The effective U.S. tariff rate is now at its highest level since the 1930s, signaling a structural shift in trade policy.

Research estimates suggest:

  • U.S. GDP growth could decline by 0.5% annually
  • The average household could face over $2,400 in annual income losses

Meanwhile, international institutions appear increasingly sidelined.

Brazil has filed a complaint with the World Trade Organization, but the organization’s dispute resolution system remains weakened due to a non functioning appellate body.

This lack of enforcement raises a critical concern: there is no effective referee in the global trade system.


What Happens Next: A Market on Edge

Looking ahead, the situation remains highly fluid.
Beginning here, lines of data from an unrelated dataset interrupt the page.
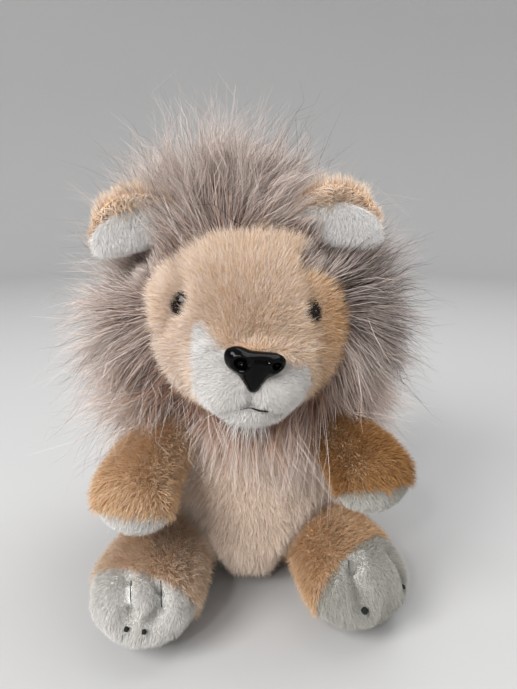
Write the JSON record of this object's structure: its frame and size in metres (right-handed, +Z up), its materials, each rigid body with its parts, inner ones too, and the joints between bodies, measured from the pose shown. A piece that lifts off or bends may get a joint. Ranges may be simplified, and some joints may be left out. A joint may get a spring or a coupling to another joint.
{
  "type": "plush lion",
  "caption": "Small sitting plush lion with a long-pile mane, white muzzle, two-layer ears, stuffed limbs and a tufted tail; head, limbs, ears and tail flex at their seams.",
  "frame": {"origin": "middle of the torso's flat base, on the surface the lion sits on", "axes": "+Z up, -Y the way the face looks, +X to the right as seen from the front"},
  "size_m": [0.1528, 0.1272, 0.2],
  "materials": {
    "tan": "short tan pile",
    "cream": "longer cream pile",
    "white": "short white pile",
    "mane": "long grey-brown pile",
    "filling": "fibre filling",
    "lining": "woven pouch of plastic beans",
    "gloss_black": "gloss",
    "eye_brown": "gloss",
    "washer": "natural plastic",
    "thread": "dark stitching thread"
  },
  "bodies": {
    "torso": {"torso_shell": "cream", "torso_filling": "filling", "bean_pouch": "lining"},
    "head": {"head_shell": "tan", "head_filling": "filling", "muzzle_shell": "white", "muzzle_filling": "filling", "nose": "gloss_black", "nose_washer": "washer", "eye_left": "eye_brown", "eye_left_washer": "washer", "eye_right": "eye_brown", "eye_right_washer": "washer", "mouth_thread": "thread", "mane": "mane", "mane_nape": "mane"},
    "tail": {"tail": "tan", "tail_tuft": "mane"},
    "arm_left": {"arm_left_shell": "tan", "palm_left_patch": "white", "arm_left_filling": "filling"},
    "leg_left": {"leg_left_shell": "tan", "foot_left_cap": "white", "leg_left_filling": "filling", "toe_thread_left_inner": "thread", "toe_thread_left_outer": "thread", "toe_knot_left_inner": "thread", "toe_knot_left_outer": "thread"},
    "ear_left": {"ear_left_back": "tan", "ear_left_lining": "white"},
    "arm_right": {"arm_right_shell": "tan", "palm_right_patch": "white", "arm_right_filling": "filling"},
    "leg_right": {"leg_right_shell": "tan", "foot_right_cap": "white", "leg_right_filling": "filling", "toe_thread_right_inner": "thread", "toe_thread_right_outer": "thread", "toe_knot_right_inner": "thread", "toe_knot_right_outer": "thread"},
    "ear_right": {"ear_right_back": "tan", "ear_right_lining": "white"}
  },
  "joints": [
    {"name": "head_turn", "type": "hinge", "parent": "torso", "child": "head", "pos_m": [0, 0, 0.089], "axis": [0, 0, 1], "range_deg": [-20, 20], "stiffness_Nm_per_rad": 0.06},
    {"name": "arm_left_lift", "type": "hinge", "parent": "torso", "child": "arm_left", "pos_m": [-0.02786, -0.00802, 0.06882], "axis": [-0.839, -0.3995, 0.3695], "range_deg": [0, 20], "stiffness_Nm_per_rad": 0.01},
    {"name": "arm_right_lift", "type": "hinge", "parent": "torso", "child": "arm_right", "pos_m": [0.02771, -0.00687, 0.0704], "axis": [-0.839, 0.3995, -0.3695], "range_deg": [0, 13], "stiffness_Nm_per_rad": 0.01},
    {"name": "leg_left_droop", "type": "hinge", "parent": "torso", "child": "leg_left", "pos_m": [-0.0316, -0.01226, 0.0185], "axis": [-0.7505, -0.5604, -0.3502], "range_deg": [-25, 0], "stiffness_Nm_per_rad": 0.03},
    {"name": "leg_right_droop", "type": "hinge", "parent": "torso", "child": "leg_right", "pos_m": [0.03116, -0.01285, 0.0185], "axis": [-0.7505, 0.5604, 0.3502], "range_deg": [-25, 0], "stiffness_Nm_per_rad": 0.03},
    {"name": "ear_left_flop", "type": "hinge", "parent": "head", "child": "ear_left", "pos_m": [-0.04441, -0.01341, 0.15264], "axis": [0.9464, 0, 0.3231], "range_deg": [-12, 12], "stiffness_Nm_per_rad": 0.006},
    {"name": "ear_right_flop", "type": "hinge", "parent": "head", "child": "ear_right", "pos_m": [0.03377, -0.01454, 0.15256], "axis": [0.9983, 0, -0.0587], "range_deg": [-12, 12], "stiffness_Nm_per_rad": 0.006},
    {"name": "tail_swing", "type": "hinge", "parent": "torso", "child": "tail", "pos_m": [0, 0.04407, 0.0126], "axis": [0, 0, 1], "range_deg": [0, 40], "stiffness_Nm_per_rad": 0.004}
  ]
}
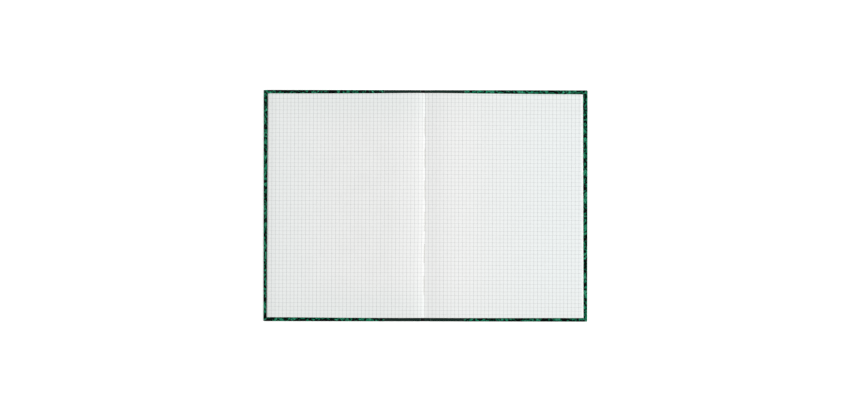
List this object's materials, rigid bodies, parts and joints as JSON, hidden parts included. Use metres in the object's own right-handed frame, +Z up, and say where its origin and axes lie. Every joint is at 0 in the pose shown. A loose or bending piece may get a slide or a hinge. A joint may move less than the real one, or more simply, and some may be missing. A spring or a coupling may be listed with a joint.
{
  "type": "hard-covered squared notebook",
  "caption": "Sewn A4 writing book with squared pages, lying open flat at its middle, with marbled hard covers, cloth spine and hinged covers.",
  "frame": {"origin": "under the middle of the spine, on the surface that the open book lies on", "axes": "+X across the open book towards the back cover, +Y towards the head, +Z up out of the pages"},
  "size_m": [0.4282, 0.306, 0.0076],
  "materials": {
    "page_paper": "uncoated white writing paper printed with grey 5 mm squares",
    "linen_thread": "white linen sewing thread",
    "gauze": "open starched cotton gauze",
    "lining_paper": "brown kraft paper",
    "endpaper": "plain white heavy paper",
    "grey_board": "grey millboard",
    "book_cloth": "very dark green book cloth, fine weave, matt",
    "marbled_paper": "green and black cloud-marbled paper, slightly glazed"
  },
  "bodies": {
    "text_block": {"page_block": "page_paper", "sewing_thread": "linen_thread", "spine_mull": "gauze", "spine_lining": "lining_paper", "front_endpaper": "endpaper", "back_endpaper": "endpaper", "spine_inlay": "grey_board", "spine_cloth": "book_cloth"},
    "front_cover": {"front_board": "grey_board", "front_cover_paper": "marbled_paper"},
    "back_cover": {"back_board": "grey_board", "back_cover_paper": "marbled_paper"}
  },
  "joints": [
    {"name": "front_hinge", "type": "hinge", "parent": "text_block", "child": "front_cover", "pos_m": [-0.00462, 0, 0.00115], "axis": [0, -1, 0], "range_deg": [0, 90], "deforming": ["spine_cloth", "spine_mull", "front_endpaper"]},
    {"name": "back_hinge", "type": "hinge", "parent": "text_block", "child": "back_cover", "pos_m": [0.00462, 0, 0.00115], "axis": [0, 1, 0], "range_deg": [0, 90], "deforming": ["spine_cloth", "spine_mull", "back_endpaper"]}
  ]
}
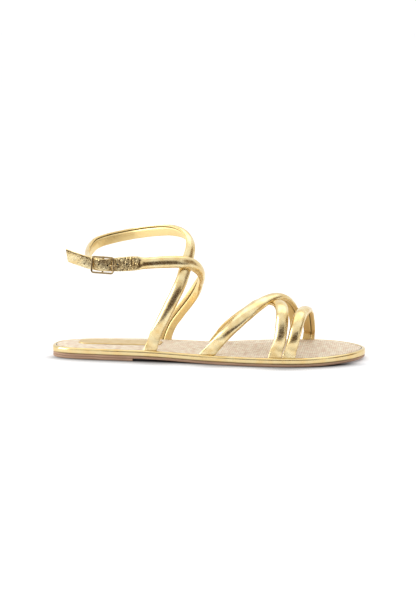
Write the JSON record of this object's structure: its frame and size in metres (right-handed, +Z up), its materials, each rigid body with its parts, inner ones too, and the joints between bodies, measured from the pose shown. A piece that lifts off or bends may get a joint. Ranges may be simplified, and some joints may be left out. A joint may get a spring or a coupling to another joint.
{
  "type": "gladiator sandal",
  "caption": "Flat open sandal for the right foot, padded straps crossing over ankle and forefoot, buckle at the outer side, thin sole.",
  "frame": {"origin": "on the floor, near the middle of the flat face that the heel stands on", "axes": "+X from heel to toe, +Y to the inner (medial) side of the right foot, +Z up from the floor"},
  "size_m": [0.25, 0.09, 0.1038],
  "materials": {
    "sole_leather": "smooth tan sole leather, satin",
    "wrap_leather": "glossy gold foil-coated leather",
    "woven_jute": "matt woven jute with a pale pinkish cast",
    "label_leather": "bare gold foil-coated leather patch",
    "strap_leather": "padded glossy gold foil-coated leather",
    "buckle_metal": "polished pale gold plating"
  },
  "bodies": {
    "root": {"heel_lift": "sole_leather", "outsole": "sole_leather", "footbed": "wrap_leather", "insole_sock": "woven_jute", "heel_label": "label_leather", "ankle_straps": "strap_leather", "forefoot_straps": "strap_leather", "toe_strap": "strap_leather", "buckle_frame": "buckle_metal", "buckle_prong": "buckle_metal"}
  },
  "joints": []
}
Investors and policymakers are watching several key factors:

  • Potential retaliatory tariffs from affected countries
  • Corporate decisions on relocating manufacturing
  • Ongoing negotiations tied to broader geopolitical tensions

The global economy is entering a period of strategic uncertainty, where trade policy, geopolitics, and market dynamics are increasingly intertwined.


The Bottom Line

The latest U.S. tariffs mark more than a policy shift, they signal a restructuring of global trade itself.

On one side is the promise of revived domestic manufacturing in the United States. On the other is the growing risk of inflation, fragmented supply chains, and escalating trade conflicts.

For markets, businesses, and consumers alike, the balance between these forces will define the next phase of the global economy.